Now for the complications. Suppose you have four kids, and you name them all on the beneficiary deed to your house. “You end up with a house with four owners and no one in charge,” says estate attorney Kathleen Bilderback of Affinity Law Group in Des Peres. “When Johnny decides he’s not going to pay his share of the real estate taxes, that’s a problem.”

A big family argument can end up as an expensive court case.

Suppose you want to pass on everything to your adult son and adult daughter. Now, heaven forbid, suppose your daughter should die before you do.

With a pay or transfer on death clause, the property all goes to your surviving son. In effect, your daughter’s own children will be cut out of the inheritance, Coleman notes.

Transfer- and pay-on-death provisions also won’t work well for minor children. They need a conservator to hold their property until they are 18.

Do you really want a teen on his 18th birthday to get control of everything you own? Think of the party he’ll throw, and the sleazy people who will hear about his good fortune.

So, the POD and TOD options work best for simple family situations — a married couple with only one adult child, no minor children involved, and not a whole lot of wealth.

It’s not a set-it-and-forget-it solution. You have to refile things as people die, kids and grandkids are born, cars are bought. “You have to be ever vigilant,” Coleman says.

Revocable trusts are another way to avoid probate. “A trust is better for someone with minor children or any significant wealth,” Coleman says. “It minimizes risk of unintended consequences.”

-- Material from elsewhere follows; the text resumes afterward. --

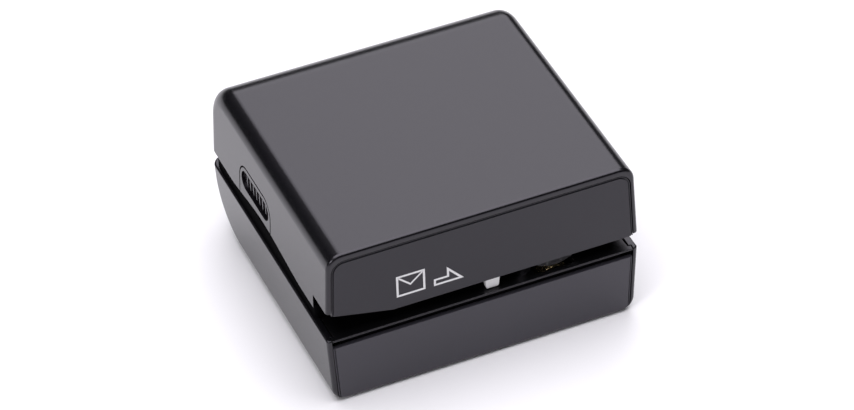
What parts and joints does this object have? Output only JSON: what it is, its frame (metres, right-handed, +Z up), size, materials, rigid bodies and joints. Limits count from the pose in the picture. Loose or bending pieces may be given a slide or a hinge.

Title all your property into the trust, and it passes to your heirs in the way you want without a trip to the courthouse. You still own the assets while you’re alive.

You get more control over how it’s handled after you are gone. For instance, you can arrange it so that your goofy 18-year-old doesn’t get your money all at once.

A “special needs” trust can be set up for heirs who are disabled or otherwise can’t care for themselves, notes Bilderback. The trust is set up to fill the gaps in government care and disability programs.

People with trusts still need wills. They cover stuff that the trust may skip.

Revocable trusts are more expensive than a will and POD and TOD provisions. Setting one up, along with a will and powers of attorney, will run $1,500 to well over $3,000 around St. Louis. That’s still cheaper than probate. You might get a will and help with transfer-on-death provisions for about $500, says Bilderback.

Don’t die without a will. Do that and the courts will divide your money according to a formula — and you may not like it.

Here’s how that works: Accounts titled in joint name pass to the other party. If your son is on your checking account, he gets the money. Ditto with pay-on-death and transfer-on-death accounts. Retirement accounts and insurance payments go to the named beneficiary.

In Missouri, your spouse gets the first $20,000 of your remaining assets, plus half the rest; the remainder goes to your children equally. In Illinois, the spouse gets half the estate, with the rest to the kids. That dividing up is done in probate court, which is costly.